Description of the task: Print the whole listing exactly.

Data block:
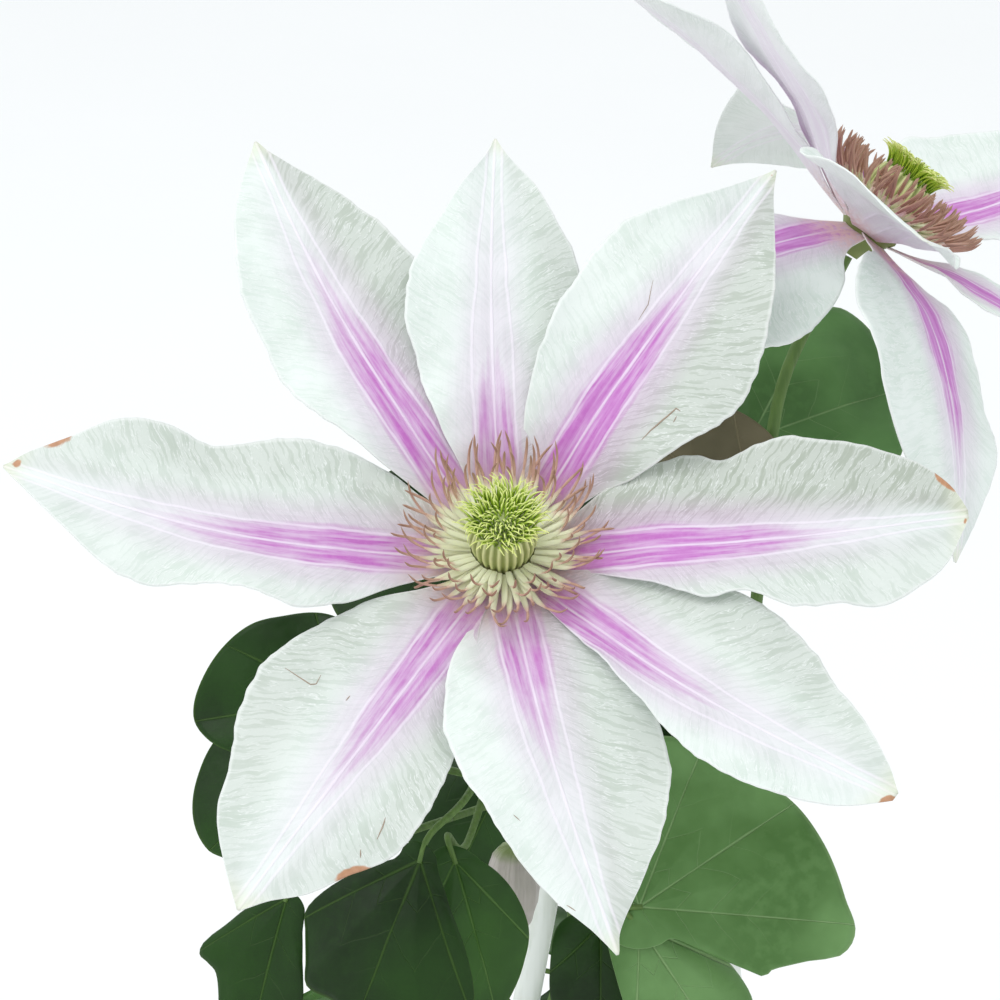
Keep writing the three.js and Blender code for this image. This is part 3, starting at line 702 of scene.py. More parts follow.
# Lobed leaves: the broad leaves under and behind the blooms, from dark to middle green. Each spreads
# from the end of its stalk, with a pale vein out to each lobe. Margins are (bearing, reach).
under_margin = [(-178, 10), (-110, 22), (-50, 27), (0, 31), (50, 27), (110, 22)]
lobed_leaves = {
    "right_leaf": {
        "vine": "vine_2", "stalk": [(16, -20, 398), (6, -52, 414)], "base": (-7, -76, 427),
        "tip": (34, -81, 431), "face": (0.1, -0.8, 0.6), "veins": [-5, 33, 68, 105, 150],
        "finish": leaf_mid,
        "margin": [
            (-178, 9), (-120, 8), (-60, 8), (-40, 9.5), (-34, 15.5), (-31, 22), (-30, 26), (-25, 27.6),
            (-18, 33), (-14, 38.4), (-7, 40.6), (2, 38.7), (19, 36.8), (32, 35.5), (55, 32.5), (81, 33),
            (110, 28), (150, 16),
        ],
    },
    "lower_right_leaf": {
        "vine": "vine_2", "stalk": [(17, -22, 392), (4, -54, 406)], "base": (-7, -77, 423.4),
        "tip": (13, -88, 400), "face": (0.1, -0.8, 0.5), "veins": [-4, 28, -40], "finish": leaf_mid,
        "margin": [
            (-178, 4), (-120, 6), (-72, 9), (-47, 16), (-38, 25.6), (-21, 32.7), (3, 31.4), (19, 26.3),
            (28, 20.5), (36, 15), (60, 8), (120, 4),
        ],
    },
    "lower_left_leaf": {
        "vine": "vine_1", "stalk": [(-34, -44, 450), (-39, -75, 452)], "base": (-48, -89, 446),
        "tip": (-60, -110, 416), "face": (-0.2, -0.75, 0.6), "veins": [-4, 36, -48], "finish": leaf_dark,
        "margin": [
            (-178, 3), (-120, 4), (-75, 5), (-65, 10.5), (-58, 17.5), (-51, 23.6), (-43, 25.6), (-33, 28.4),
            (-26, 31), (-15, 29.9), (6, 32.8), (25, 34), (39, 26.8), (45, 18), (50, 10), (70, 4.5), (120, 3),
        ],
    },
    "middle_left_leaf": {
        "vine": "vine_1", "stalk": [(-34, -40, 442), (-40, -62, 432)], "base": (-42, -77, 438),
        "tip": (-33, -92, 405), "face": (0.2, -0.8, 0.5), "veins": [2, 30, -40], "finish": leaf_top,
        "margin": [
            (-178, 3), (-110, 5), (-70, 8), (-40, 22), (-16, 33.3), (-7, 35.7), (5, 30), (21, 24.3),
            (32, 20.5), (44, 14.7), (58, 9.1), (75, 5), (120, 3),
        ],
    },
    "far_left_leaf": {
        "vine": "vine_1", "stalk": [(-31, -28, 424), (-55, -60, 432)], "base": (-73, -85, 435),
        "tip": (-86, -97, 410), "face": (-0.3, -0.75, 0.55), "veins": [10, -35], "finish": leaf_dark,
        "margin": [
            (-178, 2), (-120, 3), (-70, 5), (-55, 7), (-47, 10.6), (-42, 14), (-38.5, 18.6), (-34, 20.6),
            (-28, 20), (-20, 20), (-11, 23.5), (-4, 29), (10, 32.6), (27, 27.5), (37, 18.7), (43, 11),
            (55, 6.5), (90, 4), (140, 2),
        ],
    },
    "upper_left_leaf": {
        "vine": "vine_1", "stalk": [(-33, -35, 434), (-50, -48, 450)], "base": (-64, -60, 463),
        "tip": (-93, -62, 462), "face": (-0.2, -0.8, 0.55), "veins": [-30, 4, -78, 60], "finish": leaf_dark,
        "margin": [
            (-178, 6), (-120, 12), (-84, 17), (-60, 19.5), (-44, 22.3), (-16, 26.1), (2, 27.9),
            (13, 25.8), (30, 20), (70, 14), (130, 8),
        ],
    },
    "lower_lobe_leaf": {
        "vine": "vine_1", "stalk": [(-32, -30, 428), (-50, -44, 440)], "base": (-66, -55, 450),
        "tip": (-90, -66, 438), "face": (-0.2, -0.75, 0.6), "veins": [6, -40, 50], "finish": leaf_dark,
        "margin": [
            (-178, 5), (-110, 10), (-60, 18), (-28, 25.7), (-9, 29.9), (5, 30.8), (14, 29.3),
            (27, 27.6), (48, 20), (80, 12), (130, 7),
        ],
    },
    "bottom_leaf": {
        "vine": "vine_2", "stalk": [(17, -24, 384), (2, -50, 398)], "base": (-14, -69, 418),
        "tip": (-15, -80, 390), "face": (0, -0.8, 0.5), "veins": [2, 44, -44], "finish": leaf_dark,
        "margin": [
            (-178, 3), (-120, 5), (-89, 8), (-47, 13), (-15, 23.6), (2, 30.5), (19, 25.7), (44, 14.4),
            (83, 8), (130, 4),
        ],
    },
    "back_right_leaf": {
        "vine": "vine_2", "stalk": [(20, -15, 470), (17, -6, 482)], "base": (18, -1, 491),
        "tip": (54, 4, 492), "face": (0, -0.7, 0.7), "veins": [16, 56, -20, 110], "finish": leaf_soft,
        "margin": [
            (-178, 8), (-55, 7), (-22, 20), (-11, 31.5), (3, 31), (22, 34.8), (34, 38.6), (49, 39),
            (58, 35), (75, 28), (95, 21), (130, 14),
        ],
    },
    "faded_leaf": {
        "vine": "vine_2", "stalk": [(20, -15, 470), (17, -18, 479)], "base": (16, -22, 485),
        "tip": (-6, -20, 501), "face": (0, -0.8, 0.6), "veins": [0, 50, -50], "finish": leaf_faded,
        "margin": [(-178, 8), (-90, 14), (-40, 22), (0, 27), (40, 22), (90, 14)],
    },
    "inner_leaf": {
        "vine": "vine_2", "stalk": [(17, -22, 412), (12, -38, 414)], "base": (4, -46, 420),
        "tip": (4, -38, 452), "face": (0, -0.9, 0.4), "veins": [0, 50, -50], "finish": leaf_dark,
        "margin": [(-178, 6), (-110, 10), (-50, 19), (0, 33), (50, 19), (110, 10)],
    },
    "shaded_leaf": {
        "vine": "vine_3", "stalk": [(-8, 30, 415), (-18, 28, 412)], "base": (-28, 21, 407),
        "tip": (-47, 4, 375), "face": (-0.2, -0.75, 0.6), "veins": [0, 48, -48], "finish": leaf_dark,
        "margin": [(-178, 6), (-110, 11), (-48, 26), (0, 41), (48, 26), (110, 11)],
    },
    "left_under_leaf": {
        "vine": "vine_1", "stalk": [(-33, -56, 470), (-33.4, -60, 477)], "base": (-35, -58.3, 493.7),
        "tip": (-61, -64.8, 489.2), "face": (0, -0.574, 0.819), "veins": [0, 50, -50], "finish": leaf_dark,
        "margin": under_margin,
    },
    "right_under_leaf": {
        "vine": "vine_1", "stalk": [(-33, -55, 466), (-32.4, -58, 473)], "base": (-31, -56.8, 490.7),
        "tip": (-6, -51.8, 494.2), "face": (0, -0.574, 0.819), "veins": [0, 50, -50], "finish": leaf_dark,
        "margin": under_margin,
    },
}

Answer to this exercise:
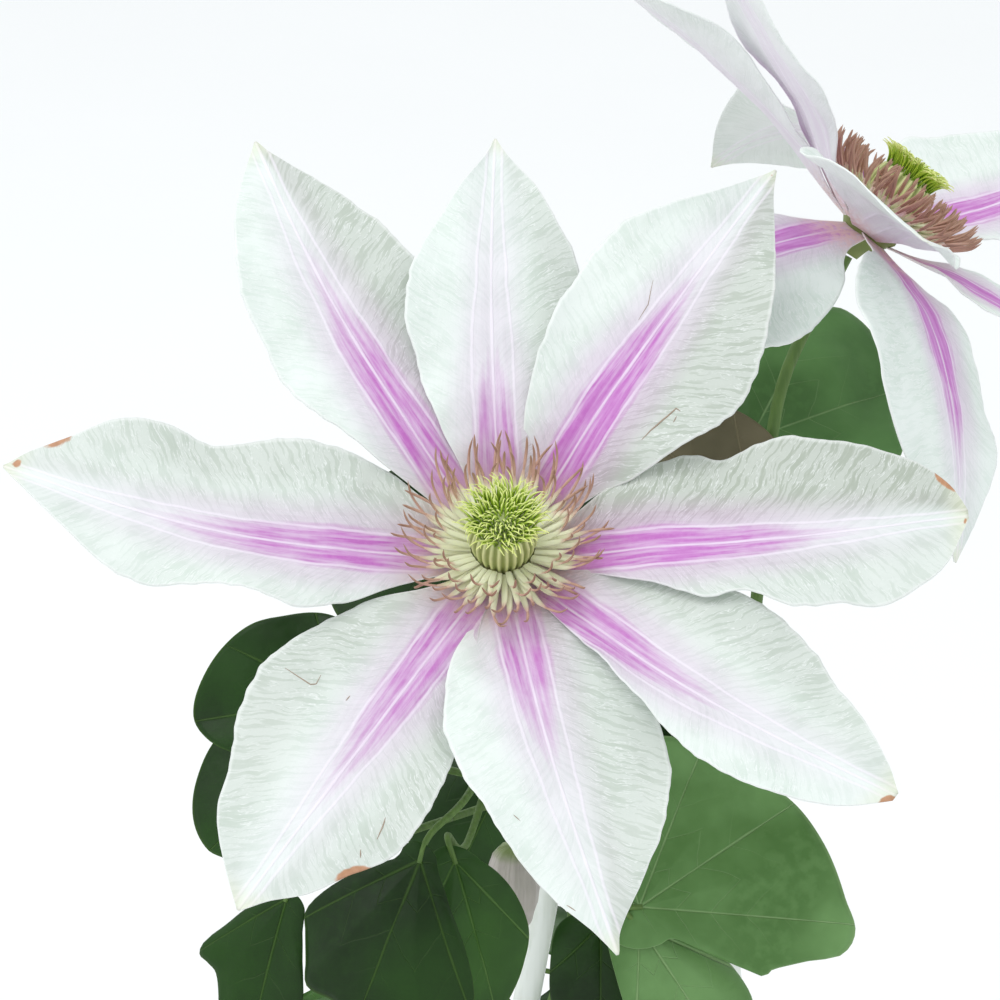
Keep writing the three.js and Blender code for this image. This is part 3, starting at line 702 of scene.py. More parts follow.
# Lobed leaves: the broad leaves under and behind the blooms, from dark to middle green. Each spreads
# from the end of its stalk, with a pale vein out to each lobe. Margins are (bearing, reach).
under_margin = [(-178, 10), (-110, 22), (-50, 27), (0, 31), (50, 27), (110, 22)]
lobed_leaves = {
    "right_leaf": {
        "vine": "vine_2", "stalk": [(16, -20, 398), (6, -52, 414)], "base": (-7, -76, 427),
        "tip": (34, -81, 431), "face": (0.1, -0.8, 0.6), "veins": [-5, 33, 68, 105, 150],
        "finish": leaf_mid,
        "margin": [
            (-178, 9), (-120, 8), (-60, 8), (-40, 9.5), (-34, 15.5), (-31, 22), (-30, 26), (-25, 27.6),
            (-18, 33), (-14, 38.4), (-7, 40.6), (2, 38.7), (19, 36.8), (32, 35.5), (55, 32.5), (81, 33),
            (110, 28), (150, 16),
        ],
    },
    "lower_right_leaf": {
        "vine": "vine_2", "stalk": [(17, -22, 392), (4, -54, 406)], "base": (-7, -77, 423.4),
        "tip": (13, -88, 400), "face": (0.1, -0.8, 0.5), "veins": [-4, 28, -40], "finish": leaf_mid,
        "margin": [
            (-178, 4), (-120, 6), (-72, 9), (-47, 16), (-38, 25.6), (-21, 32.7), (3, 31.4), (19, 26.3),
            (28, 20.5), (36, 15), (60, 8), (120, 4),
        ],
    },
    "lower_left_leaf": {
        "vine": "vine_1", "stalk": [(-34, -44, 450), (-39, -75, 452)], "base": (-48, -89, 446),
        "tip": (-60, -110, 416), "face": (-0.2, -0.75, 0.6), "veins": [-4, 36, -48], "finish": leaf_dark,
        "margin": [
            (-178, 3), (-120, 4), (-75, 5), (-65, 10.5), (-58, 17.5), (-51, 23.6), (-43, 25.6), (-33, 28.4),
            (-26, 31), (-15, 29.9), (6, 32.8), (25, 34), (39, 26.8), (45, 18), (50, 10), (70, 4.5), (120, 3),
        ],
    },
    "middle_left_leaf": {
        "vine": "vine_1", "stalk": [(-34, -40, 442), (-40, -62, 432)], "base": (-42, -77, 438),
        "tip": (-33, -92, 405), "face": (0.2, -0.8, 0.5), "veins": [2, 30, -40], "finish": leaf_top,
        "margin": [
            (-178, 3), (-110, 5), (-70, 8), (-40, 22), (-16, 33.3), (-7, 35.7), (5, 30), (21, 24.3),
            (32, 20.5), (44, 14.7), (58, 9.1), (75, 5), (120, 3),
        ],
    },
    "far_left_leaf": {
        "vine": "vine_1", "stalk": [(-31, -28, 424), (-55, -60, 432)], "base": (-73, -85, 435),
        "tip": (-86, -97, 410), "face": (-0.3, -0.75, 0.55), "veins": [10, -35], "finish": leaf_dark,
        "margin": [
            (-178, 2), (-120, 3), (-70, 5), (-55, 7), (-47, 10.6), (-42, 14), (-38.5, 18.6), (-34, 20.6),
            (-28, 20), (-20, 20), (-11, 23.5), (-4, 29), (10, 32.6), (27, 27.5), (37, 18.7), (43, 11),
            (55, 6.5), (90, 4), (140, 2),
        ],
    },
    "upper_left_leaf": {
        "vine": "vine_1", "stalk": [(-33, -35, 434), (-50, -48, 450)], "base": (-64, -60, 463),
        "tip": (-93, -62, 462), "face": (-0.2, -0.8, 0.55), "veins": [-30, 4, -78, 60], "finish": leaf_dark,
        "margin": [
            (-178, 6), (-120, 12), (-84, 17), (-60, 19.5), (-44, 22.3), (-16, 26.1), (2, 27.9),
            (13, 25.8), (30, 20), (70, 14), (130, 8),
        ],
    },
    "lower_lobe_leaf": {
        "vine": "vine_1", "stalk": [(-32, -30, 428), (-50, -44, 440)], "base": (-66, -55, 450),
        "tip": (-90, -66, 438), "face": (-0.2, -0.75, 0.6), "veins": [6, -40, 50], "finish": leaf_dark,
        "margin": [
            (-178, 5), (-110, 10), (-60, 18), (-28, 25.7), (-9, 29.9), (5, 30.8), (14, 29.3),
            (27, 27.6), (48, 20), (80, 12), (130, 7),
        ],
    },
    "bottom_leaf": {
        "vine": "vine_2", "stalk": [(17, -24, 384), (2, -50, 398)], "base": (-14, -69, 418),
        "tip": (-15, -80, 390), "face": (0, -0.8, 0.5), "veins": [2, 44, -44], "finish": leaf_dark,
        "margin": [
            (-178, 3), (-120, 5), (-89, 8), (-47, 13), (-15, 23.6), (2, 30.5), (19, 25.7), (44, 14.4),
            (83, 8), (130, 4),
        ],
    },
    "back_right_leaf": {
        "vine": "vine_2", "stalk": [(20, -15, 470), (17, -6, 482)], "base": (18, -1, 491),
        "tip": (54, 4, 492), "face": (0, -0.7, 0.7), "veins": [16, 56, -20, 110], "finish": leaf_soft,
        "margin": [
            (-178, 8), (-55, 7), (-22, 20), (-11, 31.5), (3, 31), (22, 34.8), (34, 38.6), (49, 39),
            (58, 35), (75, 28), (95, 21), (130, 14),
        ],
    },
    "faded_leaf": {
        "vine": "vine_2", "stalk": [(20, -15, 470), (17, -18, 479)], "base": (16, -22, 485),
        "tip": (-6, -20, 501), "face": (0, -0.8, 0.6), "veins": [0, 50, -50], "finish": leaf_faded,
        "margin": [(-178, 8), (-90, 14), (-40, 22), (0, 27), (40, 22), (90, 14)],
    },
    "inner_leaf": {
        "vine": "vine_2", "stalk": [(17, -22, 412), (12, -38, 414)], "base": (4, -46, 420),
        "tip": (4, -38, 452), "face": (0, -0.9, 0.4), "veins": [0, 50, -50], "finish": leaf_dark,
        "margin": [(-178, 6), (-110, 10), (-50, 19), (0, 33), (50, 19), (110, 10)],
    },
    "shaded_leaf": {
        "vine": "vine_3", "stalk": [(-8, 30, 415), (-18, 28, 412)], "base": (-28, 21, 407),
        "tip": (-47, 4, 375), "face": (-0.2, -0.75, 0.6), "veins": [0, 48, -48], "finish": leaf_dark,
        "margin": [(-178, 6), (-110, 11), (-48, 26), (0, 41), (48, 26), (110, 11)],
    },
    "left_under_leaf": {
        "vine": "vine_1", "stalk": [(-33, -56, 470), (-33.4, -60, 477)], "base": (-35, -58.3, 493.7),
        "tip": (-61, -64.8, 489.2), "face": (0, -0.574, 0.819), "veins": [0, 50, -50], "finish": leaf_dark,
        "margin": under_margin,
    },
    "right_under_leaf": {
        "vine": "vine_1", "stalk": [(-33, -55, 466), (-32.4, -58, 473)], "base": (-31, -56.8, 490.7),
        "tip": (-6, -51.8, 494.2), "face": (0, -0.574, 0.819), "veins": [0, 50, -50], "finish": leaf_dark,
        "margin": under_margin,
    },
}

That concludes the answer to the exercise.